Jordan eventually decides not to get back together with Rachel after all, as he comes to realize he loves Julia. After agonizing, Jordan returns to the strip club where he first met Julia to reconcile with her, but, still hurt, she refuses to speak to him. A month later, she receives an invitation in the mail to the opening of a new restaurant. Arriving at the location, she realizes that Jordan has bought a nearby vacant building and has transformed it into the restaurant she has always wanted to own. He invites her on as his chef and awkwardly stammers out a declaration of love for her, and a tearful and moved Julia kisses him.
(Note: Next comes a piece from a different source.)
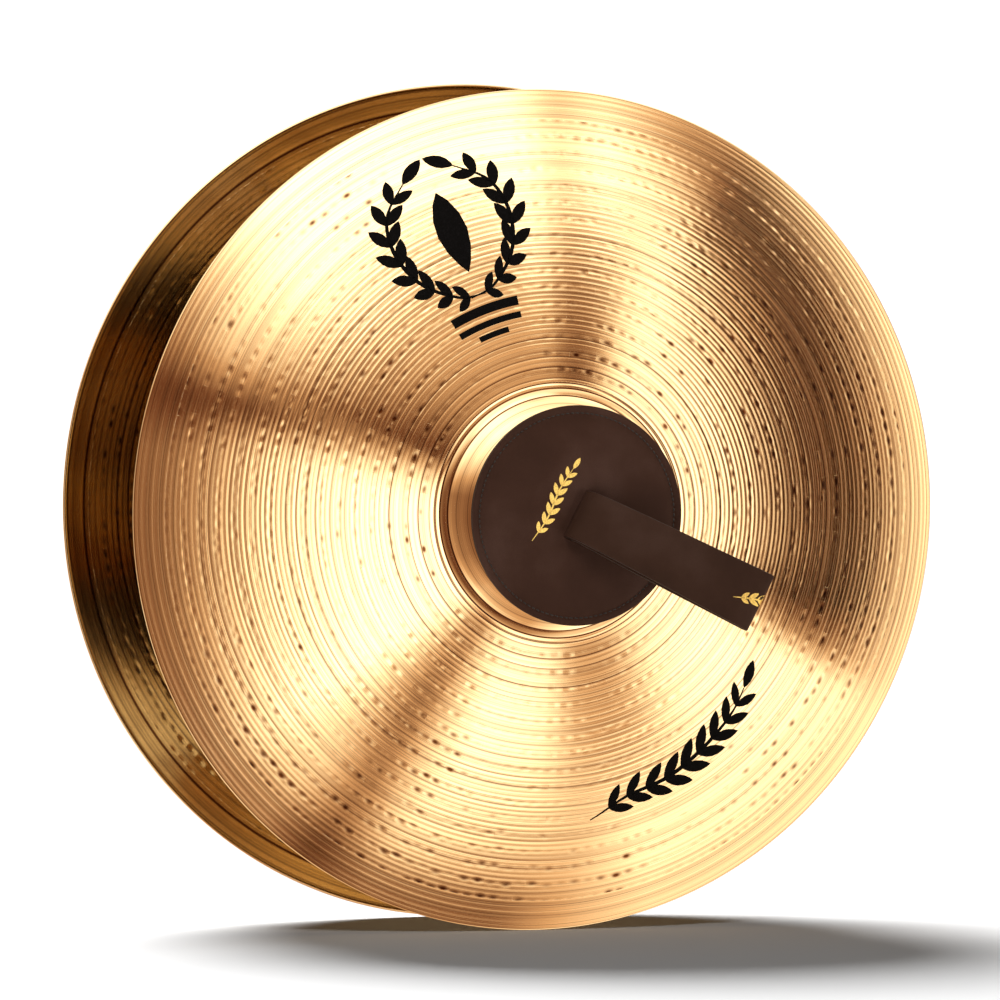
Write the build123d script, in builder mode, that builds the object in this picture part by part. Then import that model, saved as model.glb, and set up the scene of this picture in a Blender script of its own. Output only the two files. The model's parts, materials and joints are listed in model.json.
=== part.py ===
from build123d import *
import os
from math import cos, radians, sin, sqrt

# A pair of hand cymbals, held facing each other by their leather straps.
# Millimetres, +Z up. The cymbals' common axis runs along Y: the front cymbal
# turns its bell to -Y, the rear cymbal turns its bell to +Y. The origin is on
# that axis, midway between the two plates.

# ---------------------------------------------------------------- the pair
rim_gap = 139.0  # between the two rim planes

# ---------------------------------------------------------------- the bronze plate
cymbal_diameter = 508.0
plate_thickness = 1.3
bow_height = 46.0  # rim plane to the foot of the bell
bow_sagitta = 5.0  # bulge of the bow beyond a plain cone
bell_diameter = 148.0
bell_height = 25.0
bell_foot_radius = 12.0  # the hollow curve where bell and bow meet
strap_hole_diameter = 15.0
rim_round = 0.4

# ---------------------------------------------------------------- the leather pad
pad_diameter = 132.5
pad_leather = 1.8
pad_flange = 6.0  # flat sewn edge outside the filling
pad_crown = 7.5  # seam plane to the top of the cover
pad_belly = 8.5  # seam plane to the underside of the backing, at the middle
pad_shoulder = 22.0  # width of the crown's rounded shoulder
pad_seat_diameter = 72.0  # the part of the backing that follows the bell
filling_clearance = 0.4
pad_clearance = 0.3  # backing to bell

# ---------------------------------------------------------------- its stitches
stitch_count = 124
stitch_length = 2.2
stitch_width = 0.8
stitch_height = 0.5
stitch_inset = 4.7  # from the pad's edge

# ---------------------------------------------------------------- the leather strap
strap_thickness = 3.0
strap_neck_width = 31.0
strap_fold_width = 37.0
strap_length = 118.0  # crease to fold
strap_gap = 11.0  # room for the fingers between the two legs
strap_belly_at = 34.0  # where the legs stand furthest apart, from the crease
strap_fold_radius = 4.6  # outside of the fold
strap_turn = 28.0  # degrees that the slit leans from the vertical
strap_lift = 20.0  # degrees that the strap stands off the pad
neck_height = 8.0  # crease above the pad's crown
leg_gap = 0.4  # between the two legs inside the pad
slot_clearance = 0.4  # strap to pad
crease_clearance = 0.3  # grip to neck

# ---------------------------------------------------------------- its tails and knot
tail_width = 5.2
tail_gap = 0.4
tail_taper = 12.0  # height over which a leg narrows to its tails
knot_size = 28.0
knot_thickness = 12.0
knot_round = 4.0
knot_end_length = 15.0  # loose ends beyond the knot
knot_end_width = 9.0
knot_clearance = 0.3

# ---------------------------------------------------------------- worked out from them
cymbal_radius = cymbal_diameter / 2
bell_radius = bell_diameter / 2
hole_radius = strap_hole_diameter / 2
bell_top = bow_height + bell_height
dome_radius = (bell_radius**2 + bell_height**2) / (2 * bell_height)

pad_radius = pad_diameter / 2
pad_seat_radius = pad_seat_diameter / 2
flange_radius = pad_radius - pad_flange
crown_radius = flange_radius - pad_shoulder
seam_height = bell_top + pad_clearance + pad_belly
pad_top = seam_height + pad_crown
backing_dome_radius = dome_radius + pad_clearance

crease_height = pad_top + neck_height
root_radius = strap_thickness + leg_gap / 2
leg_reach = strap_gap / 2 + strap_thickness
fold_start = strap_length - strap_fold_radius
slot_width = strap_neck_width + 2 * slot_clearance
slot_depth = 2 * strap_thickness + leg_gap + 2 * slot_clearance

neck_top = crease_height - root_radius - crease_clearance
taper_foot = bell_top + pad_clearance
taper_top = taper_foot + tail_taper
split_top = taper_foot + tail_taper / 2
tail_outside = tail_gap / 2 + tail_width
knot_corner_radius = knot_size / sqrt(2)


def dome_drop(radius, sphere_radius):
    """How far a dome falls below its top at this radius."""
    return sphere_radius - sqrt(sphere_radius**2 - radius**2)


inner_dome_radius = dome_radius - plate_thickness
knot_top = bell_top - plate_thickness - knot_clearance - dome_drop(knot_corner_radius, inner_dome_radius)

# Each seat lies in a rim plane: its z points outwards through the bell, its y up.
seats = {
    "front": Plane(origin=(0, -rim_gap / 2, 0), x_dir=(1, 0, 0), z_dir=(0, -1, 0)),
    "rear": Plane(origin=(0, rim_gap / 2, 0), x_dir=(-1, 0, 0), z_dir=(0, 1, 0)),
}


def radial_plane(seat):
    """Half section of a round piece: x is the radius, y the height above the rim plane."""
    return Plane(origin=seat.origin, x_dir=seat.x_dir, z_dir=-seat.y_dir)


def strap_plane(seat, height):
    """Parallel to the rim plane, turned with the strap: x along the strap, y along the slit."""
    along = seat.x_dir.rotate(Axis((0, 0, 0), seat.z_dir), -strap_turn)
    return Plane(origin=seat.offset(height).origin, x_dir=along, z_dir=seat.z_dir)


def slit_plane(seat, distance):
    """Stands on the slit: x along the slit, y the height, at a distance from its middle."""
    turned = strap_plane(seat, 0)
    return Plane(origin=turned.origin, x_dir=turned.y_dir, z_dir=turned.x_dir).offset(distance)


def loop_plane(seat):
    """Side view of the strap loop: x from the crease to the fold, y away from the pad."""
    crease = strap_plane(seat, crease_height)
    along = crease.x_dir * cos(radians(strap_lift)) + crease.z_dir * sin(radians(strap_lift))
    return Plane(origin=crease.origin, x_dir=along, z_dir=-crease.y_dir)


def cover_outline():
    """Outside of the pad's cover, from the axis to the edge."""
    crown = Line((0, pad_top), (crown_radius, pad_top))
    shoulder = TangentArc(crown @ 1, (flange_radius, seam_height + pad_leather), tangent=(1, 0))
    Line(shoulder @ 1, (pad_radius, seam_height + pad_leather))


def backing_outline():
    """Outside of the pad's backing, from the axis to the edge: it follows the bell, then rises."""
    middle = (0, seam_height - pad_belly)
    seat_edge = (pad_seat_radius, seam_height - pad_belly - dome_drop(pad_seat_radius, backing_dome_radius))
    dome = RadiusArc(middle, seat_edge, backing_dome_radius)
    belly = TangentArc(dome @ 1, (flange_radius, seam_height - pad_leather), tangent=dome % 1)
    Line(belly @ 1, (pad_radius, seam_height - pad_leather))


os.makedirs("parts", exist_ok=True)

for side, seat in seats.items():
    axis = Axis(seat.origin, seat.z_dir)
    section = radial_plane(seat)

    # ------------------------------------------------------------ bronze plate
    with BuildPart() as cymbal:
        with BuildSketch(section):
            with BuildLine():
                dome = RadiusArc(
                    (hole_radius, bell_top - dome_drop(hole_radius, dome_radius)),
                    (bell_radius, bow_height),
                    dome_radius,
                )
                SagittaArc(dome @ 1, (cymbal_radius, plate_thickness), bow_sagitta)
                fillet(vertices().sort_by_distance((bell_radius, bow_height))[0], bell_foot_radius)
                offset(amount=plate_thickness, side=Side.RIGHT)
            make_face()
            fillet(vertices().sort_by(Axis.X)[-2:], rim_round)
        revolve(axis=axis)
    cymbal.part.label = f"{side}_cymbal"
    export_step(cymbal.part, f"parts/{side}_cymbal.step")

    # ------------------------------------------------------------ leather pad
    with BuildPart() as pad_cover:
        with BuildSketch(section):
            with BuildLine():
                cover_outline()
                offset(amount=pad_leather, side=Side.RIGHT)
            make_face()
        revolve(axis=axis)
        with BuildSketch(strap_plane(seat, pad_top)):
            Rectangle(slot_depth, slot_width)
        extrude(amount=-(pad_crown + pad_belly), mode=Mode.SUBTRACT)
    pad_cover.part.label = f"{side}_pad_cover"
    export_step(pad_cover.part, f"parts/{side}_pad_cover.step")

    with BuildPart() as pad_backing:
        with BuildSketch(section):
            with BuildLine():
                backing_outline()
                offset(amount=pad_leather, side=Side.LEFT)
            make_face()
        revolve(axis=axis)
        with BuildSketch(strap_plane(seat, pad_top)):
            Rectangle(slot_depth, slot_width)
        extrude(amount=-(pad_top - bow_height), mode=Mode.SUBTRACT)
    pad_backing.part.label = f"{side}_pad_backing"
    export_step(pad_backing.part, f"parts/{side}_pad_backing.step")

    with BuildPart() as pad_filling:
        with BuildSketch(section):
            with BuildLine():
                cover_outline()
                backing_outline()
                Line((0, seam_height - pad_belly), (0, pad_top))
                Line((pad_radius, seam_height - pad_leather), (pad_radius, seam_height + pad_leather))
            make_face()
            offset(amount=-(pad_leather + filling_clearance), mode=Mode.REPLACE)
        revolve(axis=axis)
        with BuildSketch(strap_plane(seat, pad_top)):
            Rectangle(slot_depth, slot_width)
        extrude(amount=-(pad_top - bow_height), mode=Mode.SUBTRACT)
    pad_filling.part.label = f"{side}_pad_filling"
    export_step(pad_filling.part, f"parts/{side}_pad_filling.step")

    # ------------------------------------------------------------ lock stitches, both faces
    with BuildPart() as pad_stitching:
        for face_height, rise in (
            (seam_height + pad_leather, stitch_height),
            (seam_height - pad_leather, -stitch_height),
        ):
            with BuildSketch(seat.offset(face_height)):
                with PolarLocations(pad_radius - stitch_inset, stitch_count):
                    SlotOverall(stitch_length, stitch_width, rotation=90)
            extrude(amount=rise)
    pad_stitching.part.label = f"{side}_pad_stitching"
    export_step(pad_stitching.part, f"parts/{side}_pad_stitching.step")

    # ------------------------------------------------------------ strap: the loop for the hand
    loop = loop_plane(seat)
    with BuildPart() as strap_grip:
        with BuildSketch(loop):
            with BuildLine():
                belly = (strap_belly_at, leg_reach)
                rise = TangentArc(belly, (0, root_radius), tangent=(-1, 0))
                reach = TangentArc(belly, (fold_start, strap_fold_radius), tangent=(1, 0))
                mirror(rise, about=Plane.XZ)
                mirror(reach, about=Plane.XZ)
                ThreePointArc((0, root_radius), (-root_radius, 0), (0, -root_radius))
                ThreePointArc(
                    (fold_start, strap_fold_radius),
                    (strap_length, 0),
                    (fold_start, -strap_fold_radius),
                )
            make_face()
            offset(amount=-strap_thickness, mode=Mode.SUBTRACT)
        extrude(amount=strap_fold_width / 2, both=True)
        with BuildSketch(Plane(origin=loop.origin, x_dir=loop.x_dir, z_dir=loop.y_dir)):
            with BuildLine():
                Polyline(
                    (-root_radius, strap_neck_width / 2),
                    (strap_length, strap_fold_width / 2),
                    (strap_length, -strap_fold_width / 2),
                    (-root_radius, -strap_neck_width / 2),
                    close=True,
                )
            make_face()
        extrude(amount=leg_reach, both=True, mode=Mode.INTERSECT)
    strap_grip.part.label = f"{side}_strap_grip"
    export_step(strap_grip.part, f"parts/{side}_strap_grip.step")

    # ------------------------------------------------------------ strap: neck and four tails
    with BuildPart() as strap_tails:
        for distance in (leg_gap / 2, -leg_gap / 2 - strap_thickness):
            with BuildSketch(slit_plane(seat, distance)):
                with BuildLine():
                    half = Polyline(
                        (0, neck_top),
                        (strap_neck_width / 2, neck_top),
                        (strap_neck_width / 2, taper_top),
                        (tail_outside, taper_foot),
                        (tail_outside, knot_top),
                        (tail_gap / 2, knot_top),
                        (tail_gap / 2, split_top),
                        (0, split_top),
                    )
                    mirror(half, about=Plane.YZ)
                make_face()
            extrude(amount=strap_thickness)
    strap_tails.part.label = f"{side}_strap_tails"
    export_step(strap_tails.part, f"parts/{side}_strap_tails.step")

    # ------------------------------------------------------------ strap: crown knot inside the bell
    with BuildPart() as strap_knot:
        with BuildSketch(strap_plane(seat, knot_top)):
            RectangleRounded(knot_size, knot_size, knot_round)
        extrude(amount=-knot_thickness)
        fillet(strap_knot.edges().group_by(axis)[0], knot_round)
        with BuildSketch(strap_plane(seat, knot_top - knot_thickness / 2)):
            with PolarLocations(knot_size / 2 + knot_end_length / 2 - knot_round, 4):
                Rectangle(knot_end_length + 2 * knot_round, knot_end_width)
        extrude(amount=strap_thickness / 2, both=True)
    strap_knot.part.label = f"{side}_strap_knot"
    export_step(strap_knot.part, f"parts/{side}_strap_knot.step")
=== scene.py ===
import json
from math import atan2, cos, hypot, pi, radians, sin, sqrt

import bmesh
import bpy
import numpy as np
from bpy.props import FloatProperty, FloatVectorProperty, IntProperty, PointerProperty
from bpy.types import Operator, Panel, PropertyGroup
from mathutils import Matrix, Vector


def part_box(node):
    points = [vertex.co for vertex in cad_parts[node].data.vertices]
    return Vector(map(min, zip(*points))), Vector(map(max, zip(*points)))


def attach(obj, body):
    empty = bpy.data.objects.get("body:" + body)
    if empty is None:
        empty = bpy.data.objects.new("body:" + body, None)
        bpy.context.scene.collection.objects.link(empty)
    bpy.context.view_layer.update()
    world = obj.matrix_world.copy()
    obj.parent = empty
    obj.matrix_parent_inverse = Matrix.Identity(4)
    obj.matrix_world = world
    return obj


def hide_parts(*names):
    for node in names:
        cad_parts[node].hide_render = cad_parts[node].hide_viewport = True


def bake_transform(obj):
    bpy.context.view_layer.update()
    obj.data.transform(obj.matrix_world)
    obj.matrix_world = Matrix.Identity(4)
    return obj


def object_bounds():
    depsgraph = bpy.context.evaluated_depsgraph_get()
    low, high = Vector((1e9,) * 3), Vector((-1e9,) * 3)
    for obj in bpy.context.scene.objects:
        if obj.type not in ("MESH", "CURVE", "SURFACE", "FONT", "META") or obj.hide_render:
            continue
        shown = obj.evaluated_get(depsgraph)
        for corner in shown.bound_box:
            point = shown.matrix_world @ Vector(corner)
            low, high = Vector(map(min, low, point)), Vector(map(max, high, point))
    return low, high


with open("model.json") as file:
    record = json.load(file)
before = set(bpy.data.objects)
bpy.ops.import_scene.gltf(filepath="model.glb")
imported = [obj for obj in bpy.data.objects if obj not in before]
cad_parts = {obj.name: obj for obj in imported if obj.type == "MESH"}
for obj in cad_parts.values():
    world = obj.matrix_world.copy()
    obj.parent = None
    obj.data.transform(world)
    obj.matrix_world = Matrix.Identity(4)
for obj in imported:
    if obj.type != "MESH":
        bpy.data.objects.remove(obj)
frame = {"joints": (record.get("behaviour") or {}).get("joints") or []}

bl_info = {
    "name": "Hand Cymbals",
    "version": (1, 0, 0),
    "blender": (4, 5, 0),
    "location": "View3D > Sidebar > Hand Cymbals",
    "description": "Builds the lathed bronze plates, leather pads and straps of a pair of hand cymbals",
    "category": "Object",
}

SIDES = ("front", "rear")
FRAME_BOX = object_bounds()

# ---------------------------------------------------------------------------- places from the frame


def joint(name):
    """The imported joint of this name."""
    return next(j for j in frame["joints"] if j["name"] == name)


def seat_matrix(side):
    """From seat coordinates (x across, y up, z out through the bell) to the row frame."""
    turn = joint(f"{side}_harness_turn")
    out = Vector(turn["axis"]).normalized()
    up = Vector((0.0, 0.0, 1.0))
    across = up.cross(out)
    matrix = Matrix((across, up, out)).transposed().to_4x4()
    matrix.translation = Vector(turn["pos_m"])
    return matrix


def strap_matrix(side):
    """From strap coordinates (x along the strap, y along the slit, z out) at the crease."""
    fold = joint(f"{side}_strap_fold")
    out = Vector(joint(f"{side}_harness_turn")["axis"]).normalized()
    slit = -Vector(fold["axis"]).normalized()
    along = slit.cross(out)
    matrix = Matrix((along, slit, out)).transposed().to_4x4()
    matrix.translation = Vector(fold["pos_m"])
    return matrix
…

The film ends with the sounds of the couple preparing for their first time together, juxtaposed with a shot of them blissfully asleep in bed together.

== Cast ==
- Jonas Chernick as Jordan
- Sarah Manninen as Rachel
- Emily Hampshire as Julia
- Vik Sahay as Dandak
- Melissa Marie Elias as Reshma
- Marina Stephenson Kerr as Ruth

== Release ==
My Awkward Sexual Adventure premiered at the 2012 Toronto International Film Festival. It subsequently screened at the 2012 Whistler Film Festival, where it won the Audience Award.

It received a limited theatrical release in Canada in April 2013.

== Reception ==
Rotten Tomatoes, a review aggregator, reports that 63% of eight surveyed critics gave the film a positive review; the average rating was 6.1/10. John Anderson of Variety called Hampshire's acting "a winning performance" but stated the film was "unimaginable as a remake, or playing anywhere outside latenight cable." Robert Bell of Exclaim! wrote, "It's all incredibly racist and misogynist, but is too excessively ignorant to have any real sense of this." Peter Howell of the Toronto Star wrote, "It’s your standard nerd-meets-stripper scenario, but filmmaking sparks and a combustible cast set this rom-com blazing." David D'Arcy of Screen Daily called it a quirky Canadian satire that might not draw U.S. audiences. Brett Cullum of DVD Verdict wrote, "There is a fun romantic comedy here underneath all the gross-out near-porn."